Na carta que dirigi em 20 de janeiro deste ano à então ministra Maria do Rosário Nunes, solicitando a minha retirada da presidência da Comissão Especial sobre Mortos e Desaparecidos Políticos, para a qual fui nomeado em 2006 pelo ex-presidente da República, Luiz Inácio Lula da Silva, ressaltei a enorme importância dessa entidade para a história deste país.

Criada em 1995 no governo de Fernando Henrique Cardoso, com o apoio do então ministro da Justiça José Gregori e como resultado da luta de familiares de mortos e desaparecidos políticos, a Comissão Especial sobre Mortos e Desaparecidos Políticos, no exercício de suas atividades, não se limitou a jogar luz sobre as violências praticadas nos porões da repressão política, ao julgar 475 pleitos administrativos desses familiares. Também o fez em razão de publicações essenciais, a exemplo do lançamento do livro “Direito à Memória e à Verdade” em agosto de 2007, iniciativa que valeu como verdadeiro desbloqueio para um debate que não parou de crescer nos últimos sete anos e ajudou na conquista mais importante dessa luta até o momento, que foi a criação da Comissão Nacional da Verdade.

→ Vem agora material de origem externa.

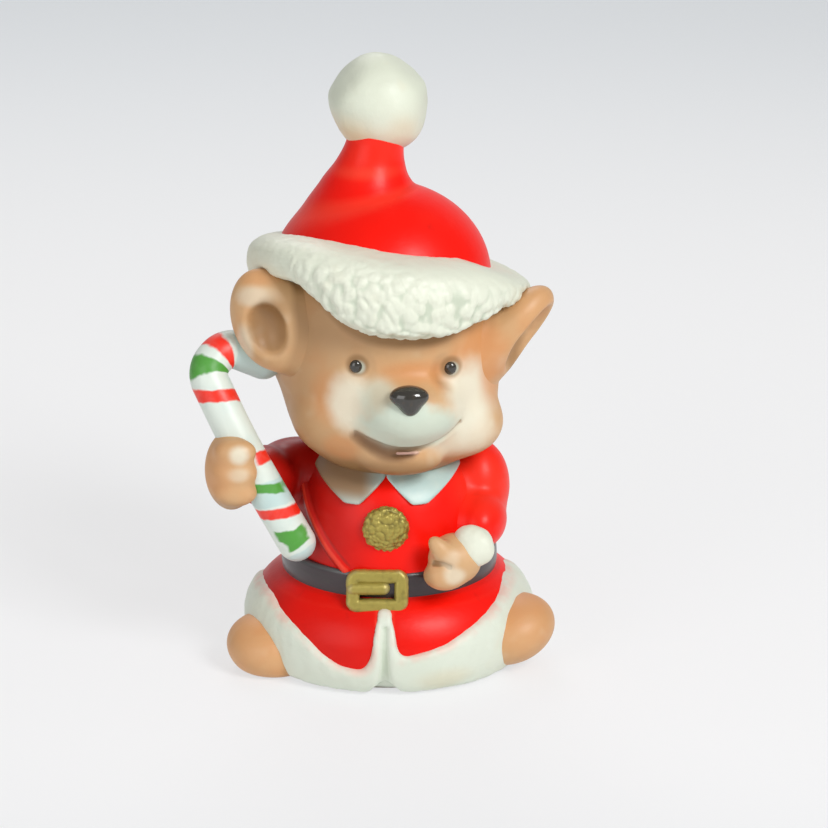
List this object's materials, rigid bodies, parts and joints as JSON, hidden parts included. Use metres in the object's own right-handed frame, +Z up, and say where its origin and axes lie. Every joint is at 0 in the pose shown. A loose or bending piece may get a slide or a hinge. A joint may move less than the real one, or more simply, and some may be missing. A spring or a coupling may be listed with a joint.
{
  "type": "animal figurine",
  "caption": "Porcelain mouse figurine in a fur-trimmed red coat and hat, holding a striped candy cane, cast in luted sections on a flat base.",
  "frame": {"origin": "middle of the flat underside of the coat, on the surface that the figurine stands on", "axes": "+Z up, the longest extent; the figurine faces -Y, the shortest extent; its own left hand is on +X"},
  "size_m": [0.0638, 0.05, 0.1072],
  "materials": {
    "coat_red": "satin underglaze red",
    "trim_white": "matt white fur relief",
    "fur_tan": "matt airbrushed tan",
    "collar_blue": "matt pale blue-white",
    "belt_brown": "satin dark brown",
    "antique_gold": "antique gold wash",
    "gloss_black": "gloss black",
    "cane_stripes": "matt white with painted stripes",
    "bare_bisque": "unpainted bisque"
  },
  "bodies": {
    "root": {"base_slab": "bare_bisque", "belt": "belt_brown", "buckle_frame": "antique_gold", "buckle_prong": "antique_gold", "candy_cane": "cane_stripes", "chest_button": "antique_gold", "coat_bodice": "coat_red", "coat_skirt": "coat_red", "collar_left": "collar_blue", "collar_right": "collar_blue", "cuff_left": "trim_white", "cuff_right": "trim_white", "ear_left": "fur_tan", "ear_right": "fur_tan", "eye_left": "gloss_black", "eye_right": "gloss_black", "foot_left": "fur_tan", "foot_right": "fur_tan", "hat_band": "trim_white", "hat_crown": "coat_red", "hat_pompom": "trim_white", "head_shell": "fur_tan", "hem_fur": "trim_white", "nose": "gloss_black", "paw_left": "fur_tan", "paw_right": "fur_tan", "sleeve_left": "coat_red", "sleeve_right": "coat_red"}
  },
  "joints": []
}
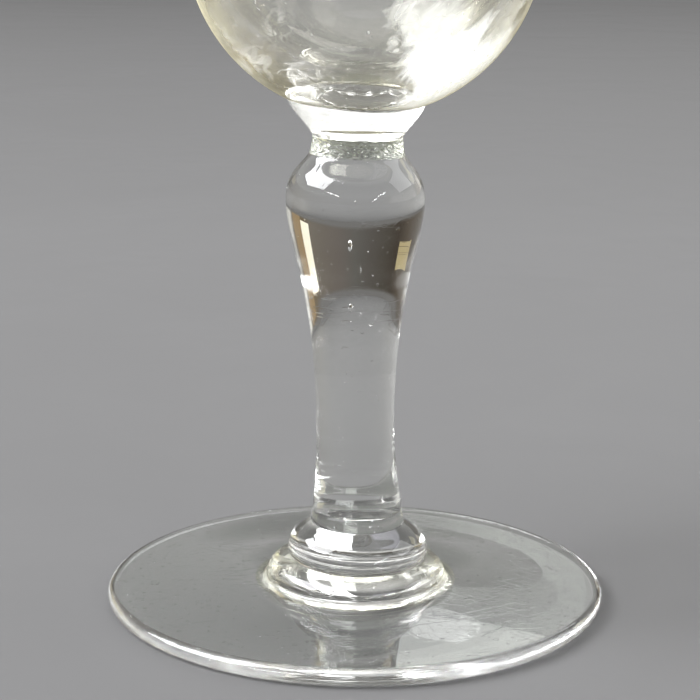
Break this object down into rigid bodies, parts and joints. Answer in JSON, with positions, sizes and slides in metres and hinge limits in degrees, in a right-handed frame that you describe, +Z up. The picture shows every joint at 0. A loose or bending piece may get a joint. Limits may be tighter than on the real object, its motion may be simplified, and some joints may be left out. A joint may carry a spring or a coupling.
{
  "type": "champagne glass",
  "caption": "Hand-made stemmed drinking glass: round-bottomed tall bowl on a solid inverted baluster stem, stacked knop and flat round foot.",
  "frame": {"origin": "middle of the foot, on the surface that the glass stands on", "axes": "+Z up along the stem's axis, -Y to the front, to which the bowl stands off the stem's axis by 1 mm, and +X to the right, to which it stands off by 0.4 mm"},
  "size_m": [0.07, 0.07, 0.1512],
  "materials": {
    "bowl_glass": "clear blown glass with a faint straw tint at the edges, polished by fire",
    "stem_glass": "clear solid glass, polished by fire, with a few seeds and fine scratches",
    "seam_glass": "greenish clear glass with a rough, tooled surface",
    "foot_glass": "clear glass, polished by fire, with fine scratches and dust"
  },
  "bodies": {
    "root": {"foot_disc": "foot_glass", "lower_knop": "foot_glass", "upper_knop": "stem_glass", "stem_wafer": "stem_glass", "baluster_stem": "stem_glass", "seam_ring": "seam_glass", "bowl_collar": "stem_glass", "bowl": "bowl_glass"}
  },
  "joints": []
}
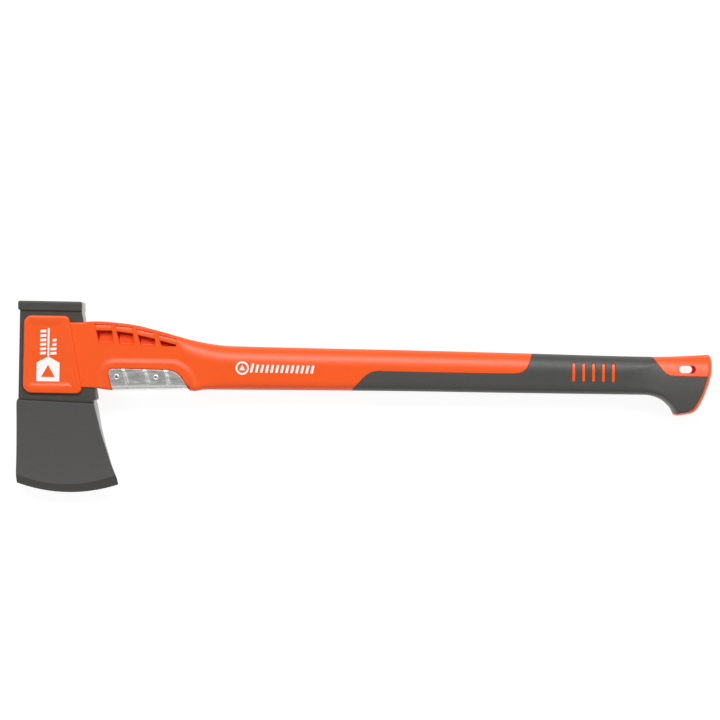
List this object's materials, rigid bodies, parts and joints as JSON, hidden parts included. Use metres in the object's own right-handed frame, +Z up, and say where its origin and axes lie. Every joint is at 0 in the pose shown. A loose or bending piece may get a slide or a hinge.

As decisões, proferidas nos 475 processos administrativos instaurados em resposta à iniciativa dos familiares de mortos e desaparecidos políticos, dentre outras consequências significativas, deram ensejo à organização de um arquivo, cujo conteúdo é básico para a instrumentalização dos trabalhos da Comissão Nacional da Verdade, hoje disseminada em diversas comissões
Estaduais, municipais, em universidades e em várias subseções da Ordem dos Advogados do Brasil, com uma proposta que não pode ser considerada revanchista, da qual as próprias Forças Armadas, caso abram seus arquivos, despontarão como uma das principais beneficiárias de uma análise e conclusão necessárias à restauração da memória e da verdade, separandose o
joio do trigo.

Outras conquistas também foram fundamentais. É o que aconteceu, por exemplo, com a criação de um banco de sangue extraído dos familiares de mortos e desaparecidos políticos, com vistas à identificação de restos mortais dos entes desses familiares. É o que ocorreu, também, com a participação da comissão no processo de elaboração e constituição do Grupo de Trabalho do Araguaia, no intuito de dar cumprimento às sentenças da 1ª Circunscrição Judiciária de Brasília e da Corte Interamericana de Direitos Humanos. É o que sucede, atualmente, com a constituição, em parceria com a Secretaria de Direitos Humanos da Presidência da República, com a Secretaria de Direitos Humanos da Prefeitura Municipal de São Paulo, com a Comissão de Direitos Humanos da Câmara dos Deputados e outras instituições, do Grupo de Arqueologia e Antropologia Forenses (Gaaf), com a finalidade de adotar medidas necessárias à busca, localização, identificação arqueológica e antropológica de espaços e de restos mortais de desaparecidos políticos vitimados no contexto da repressão política da ditadura.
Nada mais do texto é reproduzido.